Of course, Burning Bush met with early opposition.
"Because we weren't pop music, we were rough around the edges, and weren't guys, we definitely got pegged as the novelty girl band for awhile. We played with some cool bands like the Meat Puppets and were called the female Meat Puppets because we admired their musicianship. We knew a lot of female musician in bands, but there wasn't any other all-female bands that we would regularly play with. And there still aren't that many today."
You can hear the band at the peak of its musical powers by the time of Burning Bush's second album, Lick Bush, in 1991. And, yes, it does feature a tongue about to take a swipe at a burning visage of our 41st president. When you consider how vilified the Dixie Chicks became after criticizing our 43rd president, or that Burning Bush's first official photo had a "Fuck the Pope" message a good seven years before Sinead O'Connor ripped a papal picture on Saturday Night Live, the '80s seemed like a much freer-thinking world than we remember.

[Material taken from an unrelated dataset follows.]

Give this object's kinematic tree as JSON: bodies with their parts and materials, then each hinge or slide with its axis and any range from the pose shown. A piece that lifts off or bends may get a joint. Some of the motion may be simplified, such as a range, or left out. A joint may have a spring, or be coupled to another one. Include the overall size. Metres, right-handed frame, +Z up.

Says Ryther, "I don't think Burning Bush ever was particularly radical so much as community-oriented. While I admit to some lyrical finger pointing and kettle black calling, it was more fun-poking, as in everyone is fair game. As a group, we weren't the ones to break the law or support any sort of violent or even rude behavior to 'get our way.' Instead I'd say the mainstream has actually caught up with us. Indeed, now vegetarians and girl musicians abound."